|Gorgeous map cushions from My Bearded Pigeon|
1. Think about what you like about where you live now. Brainstorm what is is about the area that appeals to you. If you really like that area that you are living in, or is it just familiarity? Are you planning on staying in that area for any reason in particular or is it time for you to branch out? Try to look for the qualities you enjoy in any potential suburb.
2. What don't you like about where you live now? Knowing what to avoid is just as important as knowing what you want. If there is something about your area that really turns you off then you don't want to replicate that in another suburb.
3. What is the lifestyle like? You might want a suburb with a vibrant night life in your 20s, but if you have children you are unlikely to want to live a block away from the nightclub district. Also think about how you like to spend your leisure time; if you are the outdoors type you may want somewhere that has access to loads of bushwalking tracks and parks, or you might be a shop-a-holic who wants to be able to peruse the local boutiques on a Saturday morning. Maybe you need both!
4. Visit the area. There is nothing like spending the day somewhere to really get to know it. Make a point of setting aside a whole day to cruise around checking it out; eat in the local restaurants, shop in the local shops, check out the amenities and see what it is like be there for a decent amount of time.
5. Find people that live in the area. There's nothing like experience to tell you how it really is. If you know someone who lives there then great, if not ask around your friends to see if there is anyone you know who has a friend or relative that lives there, give them your email address or phone number and start a conversation. Failing this, try having a chat with local shop owners or finding an appropriate online forum to ask people their opinions. If the locals aren't recommending it then it's probably a no-go!
6. Cost of living. Some suburbs are just more expensive to live in than others. Is there a major shopping centre or will you have to shop in smaller, more expensive convenience stores? Will breakfast at the local cafes break the bank? Also consider council rates etc if you are buying.
7. Research house prices and the market in the area. Is it a realistic choice for you? Suburbs that are out of your price range may be next door to suburbs that aren't, and in some cases 'near enough is good enough'. At times it is merely the name of the suburb that can add thousands to the price, but be aware that this will also be the same when you are trying to sell down the track.

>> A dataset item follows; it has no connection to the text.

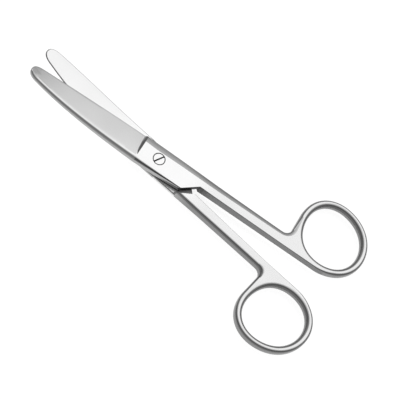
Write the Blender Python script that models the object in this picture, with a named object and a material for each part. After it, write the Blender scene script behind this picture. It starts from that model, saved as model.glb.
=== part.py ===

8. Talk to a local agent and see what is available. Know what you are dealing with in terms of availability of the kind of property you are after. See my tips for finding your dream home to help you identify your criteria. The agent might also suggest some nearby areas that you hadn't considered.
9. Think practical. What amenities do you need? Schools, public transport, churches, shops, parks, services... the list goes on! What is the commute like? Don't look at distance here, look at time. I live twice as far from my work as Michael does from his but my commute is quicker! Remember too that if you have a car it changes the game. We can't walk to our local supermarket, for instance. It matters little to us, but if we didn't have a car then doing the grocery shopping would be a total hassle. Is it convenient to the places that you regularly go? If it is tricky to get to your weekly Netball game or to your Mum's house, it might rule it out!
10. Future proof your decision. An example of this is choosing a suburb that has good daycare centres and schools, even if you haven't had kids yet. We chose an area with an abundance of these facilities as we plan on having children in a few years. Think about the potential of the area and resale values. Also consider any major developments that are coming up- eg. it might not be next to a freeway now but is one planned for later?
What happens once you have thought about all of that? Make a list. Again with the lists, I know I know, but it can be an invaluable tool to either eliminate or expand from. List what you want/need in a suburb and that way you can 'check off' whether potential suburbs fit your criteria. Start by looking in surrounding suburbs and expand outwards from there, or just open a street directory ( how old-skool!) and have a flick through!